His devotion to cricket left little time for much else, and he admitted he regretted never marrying and having children.
He said during the Covid lockdown: “If I miss having something in life, it’s having a family. I’ve had girlfriends. I nearly married twice. But I never married because in cricket you are never at home. I thought it would never work.
“It would have been wonderful to have a lad and watch him play. I missed that. But you can’t have everything. I gave myself to cricket, and it has given me a real good life.”
CELEB TRIBUTES POURED IN
Graham Gooch: “We all remember him as a brilliant umpire, respected all over the world. He got on with all the players. We didn’t always agree with his decisions but he was a good umpire if you were a batter. You had to be a plumb for him to give you out [LBW].”
David Cameron: “So sorry to hear that the great Dickie Bird has pulled stumps. He was a national treasure and I was fortunate to have shared some hugely enjoyable times with him over the years. At 92, he had a good innings. Farewell, friend.”
Stan Collymore: “For several generations his name simply meant cricket, such was his association with the sport he served so well and loved so much. Rest in peace, Dickie.”
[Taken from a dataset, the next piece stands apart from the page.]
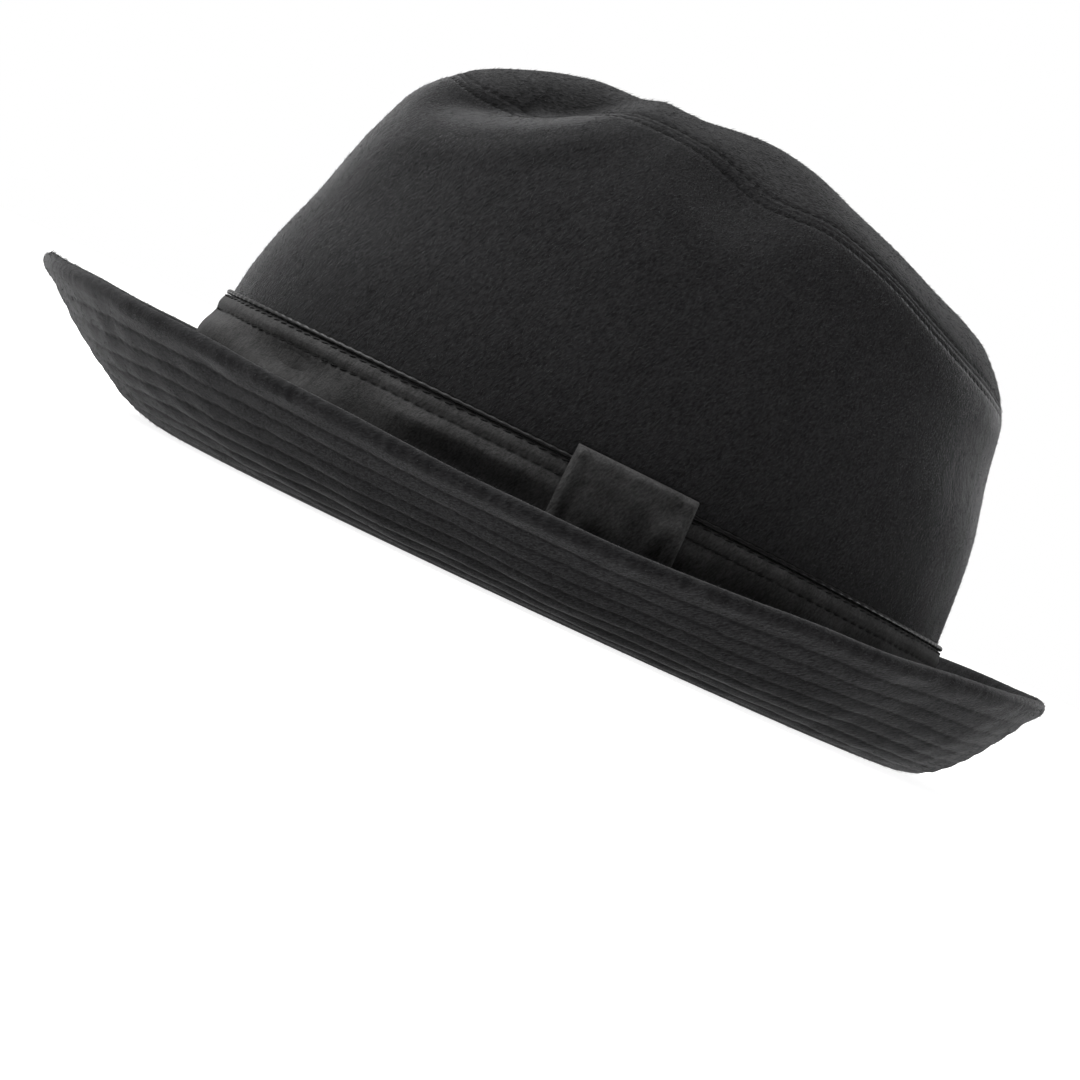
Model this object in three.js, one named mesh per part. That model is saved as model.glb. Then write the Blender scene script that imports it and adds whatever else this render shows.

Jonathan Agnew: “Mishaps would occur. Bad light would always come when Dickie was umpiring. The pitch flooded one time because there was a problem with the drainage system. He took players off once because it was too light at a Test match at Old Trafford as sunlight was shining off the glass roof.”
Piers Morgan: “He loved the game with a rare all-consuming passion and the game loved this brilliantly professional, ebullient, emotional and perfectionist Yorkshireman.”